I prefer a Roku box with Netflix and Hulu Plus subscriptions!

I have had TiVo, and DVRs through DirecTV, Time Warner, and U-Verse. TiVo blows them all out of the water, and here’s why:

  1. Ease of use. TiVo is smooth, never laggy, and it’s easy to find everything you need. All the others are interfaced within 8 other menus for all of the other cable services, and it’s hard to get to what you want. And OH GOD THE LAG. I have to hit buttons about 8 times to get them to do what I want. A simple scroll through the list of recorded programs is a chore. Not on TiVo.

  2. Streaming. On TiVo, I can stream stuff wirelessly from our computer onto our TV. Anything. Works like a charm. Of the three others I’ve tried, only DirecTV offered this, and even then only some of the files actually worked. We still have a TiVo even though it doesn’t work with U-Verse, just for this feature.

  3. The features aren’t as good. This is really a distant third, as the “TiVO suggestions” has been turned off on ours for years because it kept recording crap and bumping off stuff I actually wanted to watch. But the wishlists are great–we’re going through a kitchen remodel soon, and I want to watch remodeling shows. On my current DVR, I search for kitchen, and I get only shows that have kitchen in the title. If I were using the TiVo, I’d set up a keyword search for kitchen and find a lot more.
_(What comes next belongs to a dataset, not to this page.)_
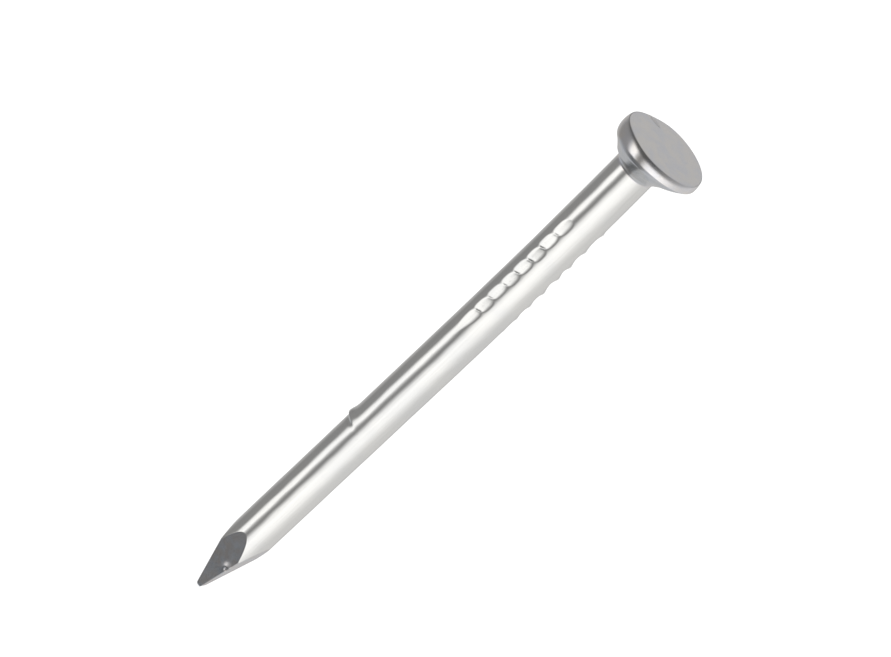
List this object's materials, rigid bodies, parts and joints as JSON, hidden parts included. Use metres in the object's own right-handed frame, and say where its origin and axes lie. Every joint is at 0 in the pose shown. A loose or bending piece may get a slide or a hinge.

We’ve had 4 TiVos, 2 retired series 2s and currently an HD and a Premiere. The interface hasn’t changed greatly since our older units, but that’s a good thing. The best thing about the TiVo interface is the speed. I’ve tried Verizon’s DVR and the response to input is hideous, it takes forever to move the cursor. Same is true for the Motorola set-top boxes that Comcast uses, their on-demand is a royal pain in the ass to navigate.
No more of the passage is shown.